Regarding Deputy Harkin's Bill, it is important to remember that the Central Bank is independent for good reason. As a Government, we always have to put the public first and protect their well-being and their savings. In its role as regulator, the Central Bank must be allowed to discharge its duties in an independent manner free from potential political or sectoral interference. Today's Bill assigns the Minister a role in setting a strategic plan for the sector, with the Central Bank reporting annually to the Minister on this plan. The Minister for Finance, Deputy Donohoe, and I believe it is not appropriate for the Minister for Finance to set out a strategic plan for the development of the movement. This is a matter for the movement itself and it needs to step up and increase its lending, reduce fragmentation and develop more collaborative projects. It is not for the Minister to decide on an appropriate future. We can assist and support but it is a matter for the credit union movement, in the first instance, to decide on its future.

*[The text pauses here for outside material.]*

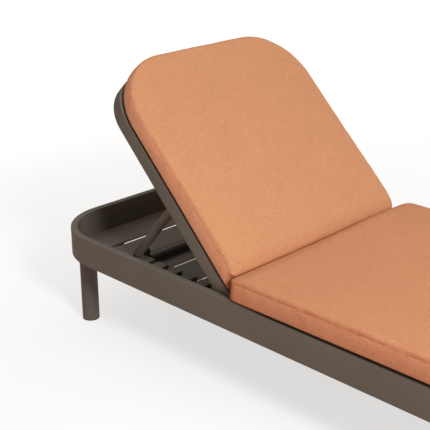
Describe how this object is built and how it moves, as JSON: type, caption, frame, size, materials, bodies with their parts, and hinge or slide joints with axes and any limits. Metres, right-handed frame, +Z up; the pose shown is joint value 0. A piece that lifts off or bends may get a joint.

I wish to respond briefly to some of the points raised thus far. I have listened carefully to what Deputies have said about services that are approved and the fact that if credit unions want to provide a new service, notwithstanding the fact that the service providers may already be regulated to do their end of the work, the credit unions must get separate sanction from the Central Bank. I take that point on board and it will feed into the consultation that is happening at the moment. Reference was made to the removal of certain requirements relating to members' funds, with the reserve requirements relating to members' funds to be cleared by the Minister. The last thing the Irish people want is politicians deciding the reserve ratios for financial institutions in this State. In fact, political interference would be the worst thing to happen in this area.

We have a different point of view as to whether the Minister should have a role in this area. The common bond has been mentioned to ensure there is no overlap. In parts of Dublin city and in other towns, five credit unions can serve the same street, so there is massive overlap in relation to the common bond. While it is intended and introduced for good reason, in its own right, it creates a lot of operational difficulties, which we will address as part of the consultation process.

Regarding regulation and the cost of it, the banks have to pay 100% of the costs of their regulation but it is Government policy that credit unions would only pay 50%. I note Deputy Harkin's comment that the future sustainability of credit unions is at risk. We all want to work with the credit union movement to grow its business and lending in the future.